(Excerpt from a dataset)
**********
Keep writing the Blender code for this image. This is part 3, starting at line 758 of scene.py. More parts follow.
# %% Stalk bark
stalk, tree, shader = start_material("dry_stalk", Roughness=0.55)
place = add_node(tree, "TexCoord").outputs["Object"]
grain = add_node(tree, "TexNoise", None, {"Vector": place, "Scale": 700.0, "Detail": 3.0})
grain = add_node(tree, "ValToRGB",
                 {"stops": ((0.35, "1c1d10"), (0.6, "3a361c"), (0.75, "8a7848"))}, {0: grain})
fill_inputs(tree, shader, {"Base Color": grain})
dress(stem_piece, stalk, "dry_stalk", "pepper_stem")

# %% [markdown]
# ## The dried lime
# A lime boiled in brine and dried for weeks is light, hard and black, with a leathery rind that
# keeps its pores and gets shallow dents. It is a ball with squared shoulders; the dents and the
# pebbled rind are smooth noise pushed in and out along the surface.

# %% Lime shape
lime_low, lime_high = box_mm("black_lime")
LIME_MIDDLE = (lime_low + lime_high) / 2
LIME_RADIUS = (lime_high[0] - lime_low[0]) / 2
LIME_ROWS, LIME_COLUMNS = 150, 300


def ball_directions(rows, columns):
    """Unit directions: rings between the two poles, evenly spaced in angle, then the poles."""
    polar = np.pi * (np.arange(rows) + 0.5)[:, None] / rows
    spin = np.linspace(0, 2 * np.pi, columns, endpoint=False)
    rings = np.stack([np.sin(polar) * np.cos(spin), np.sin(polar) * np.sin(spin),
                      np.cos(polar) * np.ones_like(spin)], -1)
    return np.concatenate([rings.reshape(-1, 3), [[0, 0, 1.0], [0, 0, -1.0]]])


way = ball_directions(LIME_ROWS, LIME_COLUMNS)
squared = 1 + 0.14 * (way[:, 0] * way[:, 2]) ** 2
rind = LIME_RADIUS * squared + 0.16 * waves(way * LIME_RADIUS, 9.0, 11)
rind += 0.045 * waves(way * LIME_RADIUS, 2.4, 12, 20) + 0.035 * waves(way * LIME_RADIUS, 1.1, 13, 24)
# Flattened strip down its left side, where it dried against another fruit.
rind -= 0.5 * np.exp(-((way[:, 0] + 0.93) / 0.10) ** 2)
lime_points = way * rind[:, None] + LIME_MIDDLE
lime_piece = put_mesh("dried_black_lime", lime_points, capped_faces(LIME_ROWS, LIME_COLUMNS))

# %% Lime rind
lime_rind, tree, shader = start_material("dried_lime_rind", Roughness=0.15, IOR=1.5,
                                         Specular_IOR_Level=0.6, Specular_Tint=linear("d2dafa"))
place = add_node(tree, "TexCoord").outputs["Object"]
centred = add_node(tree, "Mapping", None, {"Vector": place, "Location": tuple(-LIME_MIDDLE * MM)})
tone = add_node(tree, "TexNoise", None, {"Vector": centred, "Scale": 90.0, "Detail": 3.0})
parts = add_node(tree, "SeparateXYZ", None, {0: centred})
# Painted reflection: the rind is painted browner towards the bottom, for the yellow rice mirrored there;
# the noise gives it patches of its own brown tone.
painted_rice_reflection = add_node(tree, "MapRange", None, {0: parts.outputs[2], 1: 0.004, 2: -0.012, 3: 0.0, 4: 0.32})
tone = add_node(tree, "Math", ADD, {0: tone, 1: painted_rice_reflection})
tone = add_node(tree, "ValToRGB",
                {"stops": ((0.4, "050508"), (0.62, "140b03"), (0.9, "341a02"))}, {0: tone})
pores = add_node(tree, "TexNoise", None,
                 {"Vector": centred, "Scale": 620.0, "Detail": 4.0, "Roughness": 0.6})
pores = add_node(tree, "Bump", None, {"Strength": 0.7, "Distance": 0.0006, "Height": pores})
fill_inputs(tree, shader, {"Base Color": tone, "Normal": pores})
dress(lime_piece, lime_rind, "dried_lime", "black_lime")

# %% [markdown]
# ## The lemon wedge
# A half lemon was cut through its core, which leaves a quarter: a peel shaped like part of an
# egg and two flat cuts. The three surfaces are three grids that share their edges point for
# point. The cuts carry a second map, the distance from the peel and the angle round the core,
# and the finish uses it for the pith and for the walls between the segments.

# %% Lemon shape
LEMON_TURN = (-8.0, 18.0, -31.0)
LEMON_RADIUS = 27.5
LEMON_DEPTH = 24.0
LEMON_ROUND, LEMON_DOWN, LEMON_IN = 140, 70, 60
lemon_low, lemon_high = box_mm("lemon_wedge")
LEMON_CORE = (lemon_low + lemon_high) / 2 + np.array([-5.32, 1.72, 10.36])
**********
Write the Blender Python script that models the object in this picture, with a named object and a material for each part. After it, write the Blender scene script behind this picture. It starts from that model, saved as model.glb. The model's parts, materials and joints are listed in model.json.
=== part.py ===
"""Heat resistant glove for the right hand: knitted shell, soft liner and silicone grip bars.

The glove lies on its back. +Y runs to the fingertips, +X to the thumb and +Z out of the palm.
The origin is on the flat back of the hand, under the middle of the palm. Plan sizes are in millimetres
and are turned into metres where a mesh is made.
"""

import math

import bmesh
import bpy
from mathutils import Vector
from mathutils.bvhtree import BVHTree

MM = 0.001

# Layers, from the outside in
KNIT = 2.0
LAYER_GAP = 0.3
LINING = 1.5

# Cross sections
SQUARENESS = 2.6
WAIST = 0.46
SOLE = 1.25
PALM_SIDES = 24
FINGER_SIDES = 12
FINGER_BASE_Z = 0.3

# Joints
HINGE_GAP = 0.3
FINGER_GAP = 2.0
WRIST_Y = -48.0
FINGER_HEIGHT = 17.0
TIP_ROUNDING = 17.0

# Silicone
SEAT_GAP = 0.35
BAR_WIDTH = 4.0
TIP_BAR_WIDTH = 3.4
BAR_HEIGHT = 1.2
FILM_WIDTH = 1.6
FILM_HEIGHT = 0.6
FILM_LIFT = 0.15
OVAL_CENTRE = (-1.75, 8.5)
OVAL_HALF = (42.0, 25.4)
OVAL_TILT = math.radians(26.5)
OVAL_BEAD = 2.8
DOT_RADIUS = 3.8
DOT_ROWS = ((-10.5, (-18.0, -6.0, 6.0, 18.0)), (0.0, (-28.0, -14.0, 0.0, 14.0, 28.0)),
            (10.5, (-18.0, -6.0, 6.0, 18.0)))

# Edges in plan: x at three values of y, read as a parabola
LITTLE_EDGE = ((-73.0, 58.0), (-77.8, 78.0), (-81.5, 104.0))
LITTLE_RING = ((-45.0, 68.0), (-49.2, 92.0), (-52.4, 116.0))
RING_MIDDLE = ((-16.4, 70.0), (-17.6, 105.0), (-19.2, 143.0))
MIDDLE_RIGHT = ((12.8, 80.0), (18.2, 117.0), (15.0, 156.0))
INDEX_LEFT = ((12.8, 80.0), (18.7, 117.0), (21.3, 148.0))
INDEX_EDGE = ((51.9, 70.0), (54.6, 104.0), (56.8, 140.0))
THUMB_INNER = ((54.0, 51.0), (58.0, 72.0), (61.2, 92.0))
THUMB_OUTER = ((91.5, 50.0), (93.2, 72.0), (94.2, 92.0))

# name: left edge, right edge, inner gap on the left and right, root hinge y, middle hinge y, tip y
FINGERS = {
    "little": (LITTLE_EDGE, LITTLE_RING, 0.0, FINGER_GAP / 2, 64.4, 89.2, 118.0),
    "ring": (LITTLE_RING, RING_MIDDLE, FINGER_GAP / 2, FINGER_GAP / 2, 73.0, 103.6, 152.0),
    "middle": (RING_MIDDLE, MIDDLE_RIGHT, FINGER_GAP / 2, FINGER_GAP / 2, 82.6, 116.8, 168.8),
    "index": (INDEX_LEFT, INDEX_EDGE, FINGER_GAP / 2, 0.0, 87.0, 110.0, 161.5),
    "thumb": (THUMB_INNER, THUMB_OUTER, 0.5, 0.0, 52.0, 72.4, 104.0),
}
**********
▶ **Task to complete**: Each line from the one holding "Keep writing the" to the one holding "LIME_ROWS, LIME_COLUMNS = 150, 300", those two included, is to be transcribed exactly, and no other line.

▶ **Finished answer**:
Keep writing the Blender code for this image. This is part 3, starting at line 758 of scene.py. More parts follow.
# %% Stalk bark
stalk, tree, shader = start_material("dry_stalk", Roughness=0.55)
place = add_node(tree, "TexCoord").outputs["Object"]
grain = add_node(tree, "TexNoise", None, {"Vector": place, "Scale": 700.0, "Detail": 3.0})
grain = add_node(tree, "ValToRGB",
                 {"stops": ((0.35, "1c1d10"), (0.6, "3a361c"), (0.75, "8a7848"))}, {0: grain})
fill_inputs(tree, shader, {"Base Color": grain})
dress(stem_piece, stalk, "dry_stalk", "pepper_stem")

# %% [markdown]
# ## The dried lime
# A lime boiled in brine and dried for weeks is light, hard and black, with a leathery rind that
# keeps its pores and gets shallow dents. It is a ball with squared shoulders; the dents and the
# pebbled rind are smooth noise pushed in and out along the surface.

# %% Lime shape
lime_low, lime_high = box_mm("black_lime")
LIME_MIDDLE = (lime_low + lime_high) / 2
LIME_RADIUS = (lime_high[0] - lime_low[0]) / 2
LIME_ROWS, LIME_COLUMNS = 150, 300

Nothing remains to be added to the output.